Keep all of your jewelry and watches away from surfaces that are chemically treated and avoid leaving them on wood, as both can tarnish or stain your precious pieces. Ziploc bags are some of the best keepers of jewelry and watches, because moisture and air are their worst enemies. Be sure to squish all of the air out of the bag before you seal it and store it away. Other enemies include: perfume, hair spray, and lotions.
Wearing your silver jewelry when you are in the sauna or swimming is a no-no, as well, and keep your silver away from your gold, because gold has a tendency to scratch easily. If you have the individual boxes or soft cloth bags that your jewelry originally came in, there is nothing wrong with putting them right back in there.
Surprisingly, chalk can be your jewelry's best friend, because it is a great absorbent of moisture, or you can pack your precious silver with silica packs to preserve it. If your jewelry is encrusted with gemstones, keep it out of direct sunlight, as it can dull your stones. No matter what anyone tells you, refrain from using that home remedy that tells you to use toothpaste on your jewelry to clean it. Toothpaste can be too abrasive and wreak havoc on your jewelry over time.
All of us have that one piece of jewelry or that special watch that we absolutely love and wear all of the time, but you should rotate your jewelry. Give it a break once in a while. Show off something new for a change.

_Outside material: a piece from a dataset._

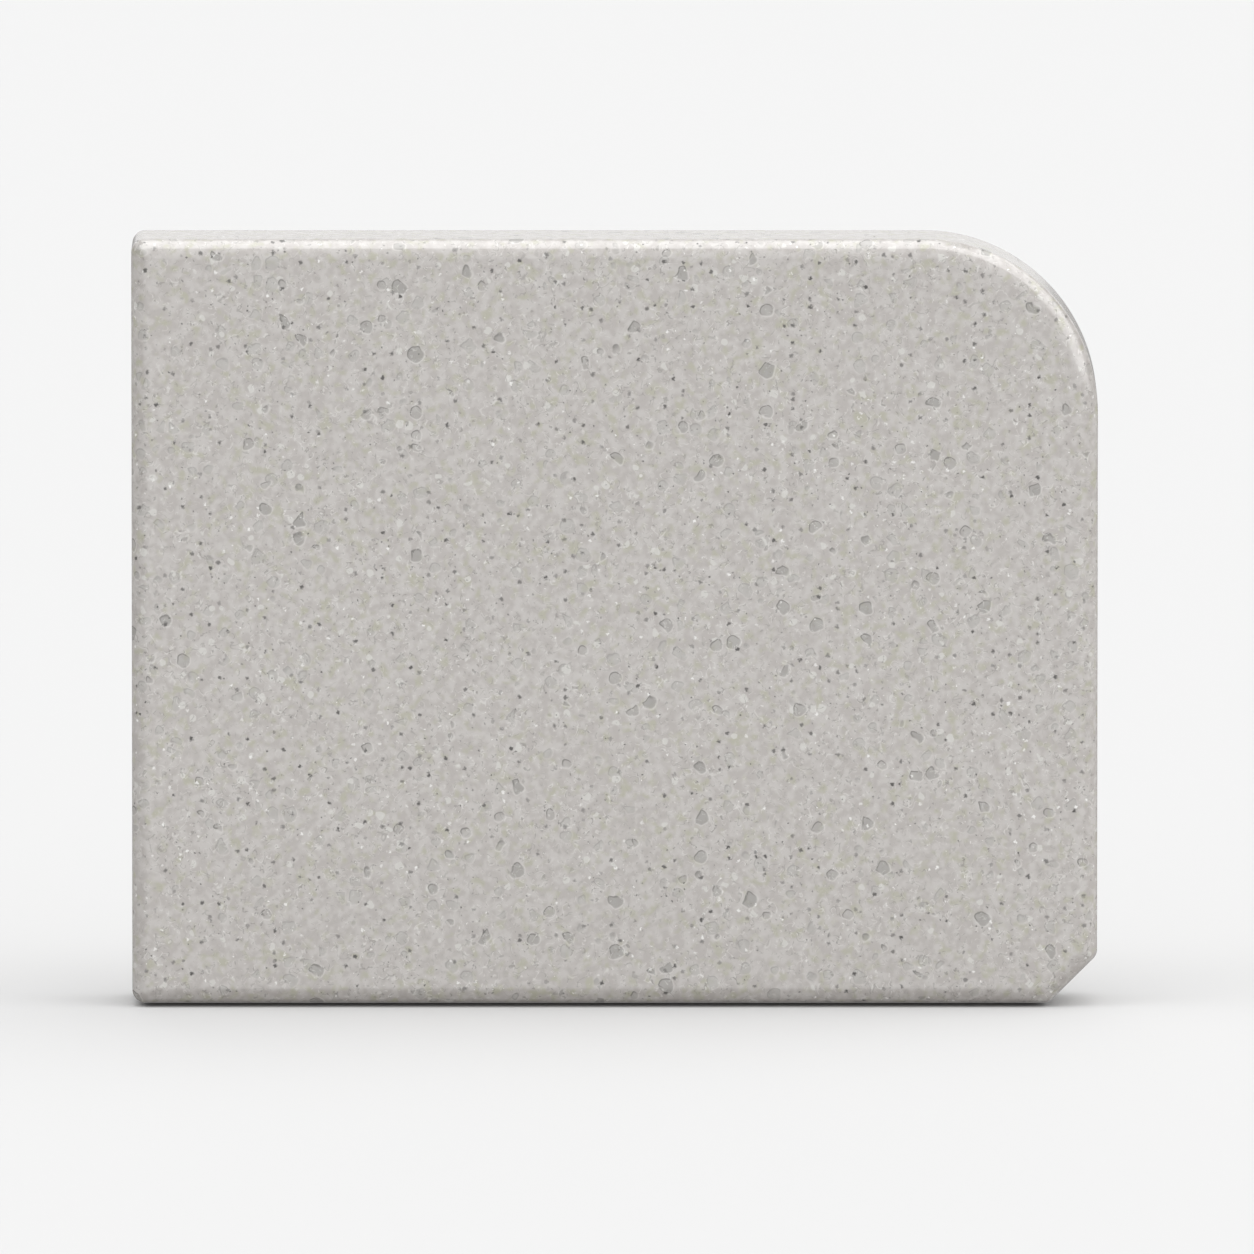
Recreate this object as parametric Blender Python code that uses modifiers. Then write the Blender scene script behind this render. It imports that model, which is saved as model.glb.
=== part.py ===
"""Granite slab for leatherwork: a polished block of speckled stone on four stick-on rubber feet.

The slab stands on its long edge, as it is stored. X is the width, Z is up, and the polished work face
looks towards -Y. The feet are on the back, which is the underside when the slab lies on a bench. The
origin is at the bottom of the whole object, in the middle of its width and depth. Units are metres.
"""

from math import cos, pi, radians, sin, tan

import bmesh
import bpy
from mathutils import Matrix, Vector

# The stone, cut from stock an inch and a quarter thick
SLAB_WIDTH = 0.255
SLAB_HEIGHT = 0.203
SLAB_THICKNESS = 0.032
LARGE_CORNER_RADIUS = 0.046
CHAMFER_LEG = 0.0128
SMALL_CORNER_RADIUS = 0.0035
RIM_ROUNDING = 0.005
MITRE_RADIUS = 0.0008

# A stick-on foot: a short rubber cone, widest where it is bonded
FOOT_BASE_RADIUS = 0.010
FOOT_TIP_RADIUS = 0.0085
FOOT_EDGE_ROUNDING = 0.001
FOOT_HEIGHT = 0.0044
FOOT_INSET = 0.030
TAPE_RADIUS = 0.0095
TAPE_THICKNESS = 0.001

# Touching pieces keep this gap
GAP = 0.0003

# How finely round shapes are divided
LARGE_CORNER_STEPS = 24
SMALL_CORNER_STEPS = 5
RIM_SEGMENTS = 6
ROUND_STEPS = 48
FOOT_EDGE_STEPS = 4
MERGE_DISTANCE = 0.00001
SHARP_ANGLE = radians(30)

# Places worked out from the sizes above
STAND_OFF = GAP + TAPE_THICKNESS + GAP + FOOT_HEIGHT
FRONT_Y = -(SLAB_THICKNESS + STAND_OFF) / 2
DISC_Y = FRONT_Y + SLAB_THICKNESS + GAP
FOOT_Y = DISC_Y + TAPE_THICKNESS + GAP
FOOT_X = SLAB_WIDTH / 2 - FOOT_INSET
FOOT_CENTRES = {
    "top_left": (-FOOT_X, SLAB_HEIGHT - FOOT_INSET),
    "top_right": (FOOT_X, SLAB_HEIGHT - FOOT_INSET),
    "bottom_left": (-FOOT_X, FOOT_INSET),
    "bottom_right": (FOOT_X, FOOT_INSET),
}
Z_TO_BACKWARD = Matrix.Rotation(radians(-90), 4, "X")


def clear_scene():
    for obj in list(bpy.data.objects):
        bpy.data.objects.remove(obj)


def new_collection(name):
    collection = bpy.data.collections.new(name)
    bpy.context.scene.collection.children.link(collection)
    return collection


def principled(name, colour, roughness, metallic=0.0):
    material = bpy.data.materials.new(name)
    material.use_nodes = True
    shader = material.node_tree.nodes["Principled BSDF"]
    shader.inputs["Base Color"].default_value = (*colour, 1.0)
    shader.inputs["Roughness"].default_value = roughness
    shader.inputs["Metallic"].default_value = metallic
    return material


def new_mesh(name, bm, material):
    mesh = bpy.data.meshes.new(name)
    bm.to_mesh(mesh)
    bm.free()
    mesh.materials.append(material)
    mesh.shade_smooth()
    mesh.set_sharp_from_angle(angle=SHARP_ANGLE)
    return mesh


def new_object(name, mesh, collection, place=Matrix()):
    obj = bpy.data.objects.new(name, mesh)
    obj.matrix_world = place
    collection.objects.link(obj)
    return obj


def rounded_corner(corner, before, after, radius, steps):
    """The points of an arc that joins the two straight sides meeting at a corner, both ends included."""
    along, away = (corner - before).normalized(), (after - corner).normalized()
    turn = along.angle(away)
    inward = Vector((-along.y, along.x))
    centre = corner - along * radius * tan(turn / 2) + inward * radius
    turns = [Matrix.Rotation(turn * i / steps, 2) for i in range(steps + 1)]
    return [centre - (turned @ inward) * radius for turned in turns]


def outline(inset):
    """The slab's outline as (x, z) points, anticlockwise from the front, drawn in by this much all round.

    Drawing it in shortens each corner's radius, down to the soft line where two rounded rims meet."""
    side, top = SLAB_WIDTH / 2, SLAB_HEIGHT - inset
    cut = CHAMFER_LEG + inset * tan(radians(45) / 2)
    corners = [
        (Vector((inset - side, inset)), SMALL_CORNER_RADIUS, SMALL_CORNER_STEPS),
        (Vector((side - cut, inset)), SMALL_CORNER_RADIUS, SMALL_CORNER_STEPS),
        (Vector((side - inset, cut)), SMALL_CORNER_RADIUS, SMALL_CORNER_STEPS),
        (Vector((side - inset, top)), LARGE_CORNER_RADIUS, LARGE_CORNER_STEPS),
        (Vector((inset - side, top)), SMALL_CORNER_RADIUS, SMALL_CORNER_STEPS),
    ]
    points = []
    for i, (corner, radius, steps) in enumerate(corners):
        before, after = corners[i - 1][0], corners[(i + 1) % len(corners)][0]
        points += rounded_corner(corner, before, after, max(radius - inset, MITRE_RADIUS), steps)
    return points


def slab_rings():
    """(inset, y) of each ring of the slab from the work face round its rim, over the edge and to the back."""
    turns = [pi / 2 * i / RIM_SEGMENTS for i in range(RIM_SEGMENTS + 1)]
    rim = [(RIM_ROUNDING * (1 - sin(a)), RIM_ROUNDING * (1 - cos(a))) for a in turns]
    front = [(inset, FRONT_Y + depth) for inset, depth in rim]
    back = [(inset, FRONT_Y + SLAB_THICKNESS - depth) for inset, depth in reversed(rim)]
    return front + back


def build_slab(material, collection):
    """Rings of the outline bridged one to the next, with a flat face filling the first and the last."""
    bm = bmesh.new()
    rings = []
    for inset, y in slab_rings():
        verts = [bm.verts.new((x, y, z)) for x, z in outline(inset)]
        rings.append([bm.edges.new(pair) for pair in zip(verts, verts[1:] + verts[:1])])
    for ring, following in zip(rings, rings[1:]):
        bmesh.ops.bridge_loops(bm, edges=ring + following)
    for ring in (rings[0], rings[-1]):
        bmesh.ops.contextual_create(bm, geom=ring)
    bmesh.ops.recalc_face_normals(bm, faces=bm.faces)
    new_object("stone_slab", new_mesh("stone_slab", bm, material), collection)


def foot_profile():
    """Half of the foot's section, down its outer side: tip, rounded edge, cone, bonded face."""
    points = [(0.0, FOOT_HEIGHT)]
    centre_x = FOOT_TIP_RADIUS - FOOT_EDGE_ROUNDING
    centre_z = FOOT_HEIGHT - FOOT_EDGE_ROUNDING
    for i in range(FOOT_EDGE_STEPS + 1):
        turn = pi / 2 * (1 - i / FOOT_EDGE_STEPS)
        points.append(
            (
                centre_x + FOOT_EDGE_ROUNDING * cos(turn),
                centre_z + FOOT_EDGE_ROUNDING * sin(turn),
            )
        )
    points += [(FOOT_BASE_RADIUS, 0.0), (0.0, 0.0)]
    return points


def foot_mesh(material):
    """The section as a chain of edges, which each foot's Screw modifier turns about +Z."""
    bm = bmesh.new()
    section = [bm.verts.new((x, 0.0, z)) for x, z in foot_profile()]
    for upper, lower in zip(section, section[1:]):
        bm.edges.new((upper, lower))
    return new_mesh("rubber_foot", bm, material)


def turn_foot(foot):
    turned = foot.modifiers.new("Turned", "SCREW")
    turned.axis = "Z"
    turned.steps = turned.render_steps = ROUND_STEPS
    turned.use_merge_vertices = True
    turned.merge_threshold = MERGE_DISTANCE
    turned.use_smooth_shade = True


def disc_mesh(material):
    """A flat disc standing on its own origin, drawn out along +Z."""
    bm = bmesh.new()
    bmesh.ops.create_cone(
        bm,
        cap_ends=True,
        segments=ROUND_STEPS,
        radius1=TAPE_RADIUS,
        radius2=TAPE_RADIUS,
        depth=TAPE_THICKNESS,
        matrix=Matrix.Translation((0, 0, TAPE_THICKNESS / 2)),
    )
    return new_mesh("adhesive_disc", bm, material)


def main():
    clear_scene()
    collection = new_collection("granite_slab")
    stone = principled("polished_stone", (0.50, 0.48, 0.45), 0.25)
    rubber = principled("black_rubber", (0.02, 0.02, 0.02), 0.75)
    tape = principled("foam_tape", (0.75, 0.74, 0.70), 0.9)

    build_slab(stone, collection)
    disc_shape, foot_shape = disc_mesh(tape), foot_mesh(rubber)
    for corner, (x, z) in FOOT_CENTRES.items():
        disc_place = Matrix.Translation((x, DISC_Y, z)) @ Z_TO_BACKWARD
        new_object(f"adhesive_disc_{corner}", disc_shape, collection, disc_place)
        foot_place = Matrix.Translation((x, FOOT_Y, z)) @ Z_TO_BACKWARD
        foot = new_object(f"rubber_foot_{corner}", foot_shape, collection, foot_place)
        turn_foot(foot)


main()
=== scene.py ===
# %% [markdown]
# # A granite tooling slab
# Leatherworkers strike punches and stamps on a heavy block of polished stone. This one is a single pale
# slab, an inch and a quarter thick. One corner is a wide quarter round, one is cut off at 45 degrees, and
# the other two are only eased. Four stick-on rubber feet are on its back, which is the underside in use.
#
# The CAD model comes first and stays where it is. Everything below is built around it, in metres,
# with X along the slab, Z up and the polished work face looking towards -Y.

# %% Load the CAD model
from math import cos, pi, radians, sin, tan

import bmesh
import bpy
from mathutils import Matrix, Vector, noise


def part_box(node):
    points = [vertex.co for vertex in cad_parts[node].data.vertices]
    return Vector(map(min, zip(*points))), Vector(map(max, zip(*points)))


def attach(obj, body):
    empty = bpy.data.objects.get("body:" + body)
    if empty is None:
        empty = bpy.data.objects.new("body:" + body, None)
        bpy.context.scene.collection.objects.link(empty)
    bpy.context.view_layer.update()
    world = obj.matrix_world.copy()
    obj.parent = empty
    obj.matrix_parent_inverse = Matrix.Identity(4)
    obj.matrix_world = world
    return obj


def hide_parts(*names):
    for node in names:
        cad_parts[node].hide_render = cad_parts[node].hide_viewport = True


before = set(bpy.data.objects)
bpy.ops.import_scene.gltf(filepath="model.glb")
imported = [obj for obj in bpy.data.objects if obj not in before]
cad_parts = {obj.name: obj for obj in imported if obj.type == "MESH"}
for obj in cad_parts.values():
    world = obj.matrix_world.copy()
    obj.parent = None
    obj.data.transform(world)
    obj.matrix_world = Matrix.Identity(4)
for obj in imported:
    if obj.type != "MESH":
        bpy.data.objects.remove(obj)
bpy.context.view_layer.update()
scene = bpy.context.scene

# %% [markdown]
# ## Camera
# The slab is seen square to its work face, a little from above, and with no visible perspective: its
# sides stay parallel. A very long lens far away does that. The camera looks at a point slightly right of
# the slab's middle and below it, which leaves a little more floor than air around it.

# %% Place the camera
LENS_MM = 1000
SENSOR_MM = 36
VIEW_WIDTH = 0.3315
LOOK_DOWN = radians(6.5)
AIM_RIGHT = 0.00325
AIM_BELOW = 0.0028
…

Finally, at the end of the day, when you take off your jewelry or watch, give it a quick wipe-down with a cloth that is specifically anti-tarnish before you pack it away. This way, any oils, moisture, or dust that it came into contact with during the day while you were wearing it will be whisked away.
Cartier: The Bottom Line
Trends come and go. Styles evolve throughout the decades. Jewelry and watches will always be in vogue, though. Timeless pieces designed by Cartier can be passed on from generation to generation, turning these investments into family heirlooms that will be cherished by great granddaughters or great grandsons - and beyond. Not only will Cartier jewelry and watches last several lifetimes, they will continue to hold their value, and possibly appreciate over time.